Selasa, 20 November 2012

Aturan outsourcing masih diabaikan


Ilustrasi/Ist
Ilustrasi/Ist
- Kalangan pengusaha masih belum mau menerapkan Peraturan Menteri (Permen) Tenaga Kerja dan Transmigrasi No 19/2012 mengenai Syarat Penyerahan Sebagian Pelaksanaan Pekerjaan kepada Perusahaan Lain.

Regulasi yang mengatur mengenai pembatasan alih daya (outsourcing) dan penetapan kerja borongan ini dinilai menyulitkan dunia usaha. Ketua Asosiasi Bisnis Alih Daya Indonesia (Abadi) Wisnu Wibowo mengatakan, pihaknya akan menempuh langkah hukum dengan menguji aturan itu di Mahkamah Agung (MA).

“Kami akan uji materi lagi. Bukan di MK, namun di MA karena ini masih terkait peraturan menteri,” ujarnya di Jakarta kemarin. 

Permen No 19/2012 mengatur dua hal utama,yakni pemborongan pekerjaan dan penyediaan jasa pekerja/buruh yang selama ini akrab disebut outsourcing. Penyediaan jasa pekerja, seperti yang diberitakan sebelumnya, ditetapkan batasan usaha penunjang meliputi usaha pelayanan kebersihan, makanan, tenaga pengamanan, pertambangan dan migas, serta usaha penyediaan angkutan bagi pekerja.

Sementara, sistem pemborongan pekerjaan mewajibkan kepada setiap perusahaan penerima pemborongan harus memenuhi persyaratan di an-taranya berbentuk badan hukum, memiliki tanda daftar perusahaan, memiliki izin usaha,dan memiliki bukti wajib lapor ketenagakerjaan di perusahaan. 
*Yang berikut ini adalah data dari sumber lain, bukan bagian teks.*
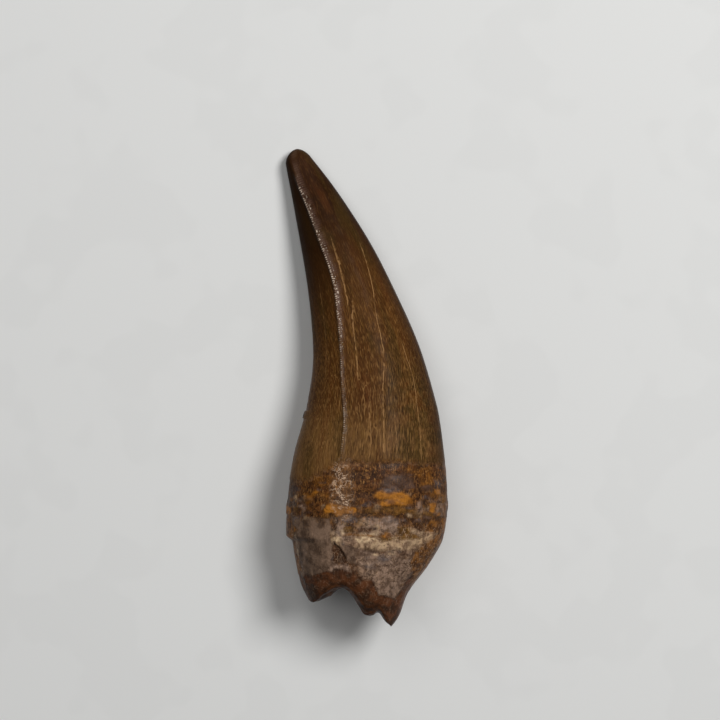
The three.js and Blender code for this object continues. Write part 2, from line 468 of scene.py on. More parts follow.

Selain itu perusahaan penerima pemborongan juga diwajibkan melapor kepada instansi ketenagakerjaan jika ada perubahan alur kerja di luar kegiatan utama (core business) perusahaan pemberi pekerjaan.

Wisnu menegaskan, selain lima bidang yang dibolehkan untuk alih daya, masih banyak bidang lain yang memanfaatkan alih daya,antara lain industri perbankan.

Intinya, jasa alih daya selama ini turut menopang industri menengah maupun besar di Indonesia. Selain itu, aturan tersebut juga rancu lantaran mengatur tentang sistem kerja pemborongan. 

“Karena itu, selain pembatasan alih daya, kami juga ingin menguji sistem kerja pemborongan. Karena, jika kewenangan sistem pemborongan juga ditetapkan dengan sistem birokrasi, bisa berpotensi pungutan liar,” tuturnya.

Wisnu mengatakan, jika sebelumnya sistem borongan hanya perlu diketahui oleh pemerintah daerah setempat, kini aturannya mengharuskan untuk didaftarkan melalui dinas tenaga kerja.Secara umum, proses menjadi semakin panjang di mana harus ada izin baru, alur kerja yang harus didaftarkan, dan lain sebagainya.

Dia menambahkan, kompetensi birokrasi untuk mengatur masalah pemborongan ini juga masih kurang. “Seharusnya tidak perlu harus melaporkan jika ada perubahan kerja dari buruh bersangkutan. Ini berat bagi kami,” cetusnya.

Dia juga mengingatkan bahwa pembatasan akan memberatkan pengusaha, lantaran industri besar selama ini banyak memanfaatkan jasa alih daya. Menurut Abadi, saat ini industri berskala besar maupun menengah yang memanfaatkan jasa alih daya berjumlah sekitar 6.000 usaha dengan jumlah pekerja mencapai lebih dari 3 juta orang. 

Menanggapi protes pengusaha, Menteri Tenaga Kerja dan transmigrasi Muhaimin Iskandar mengatakan, perdebatan antara pemerintah dan kalangan pengusaha telah berlangsung selama tiga tahun.

“Kami sudah melakukan berbagai kajian dan simulasi. Saya kira, ada baiknya peraturan ini dibaca dulu, baru pengusaha bersikap,” tandasnya.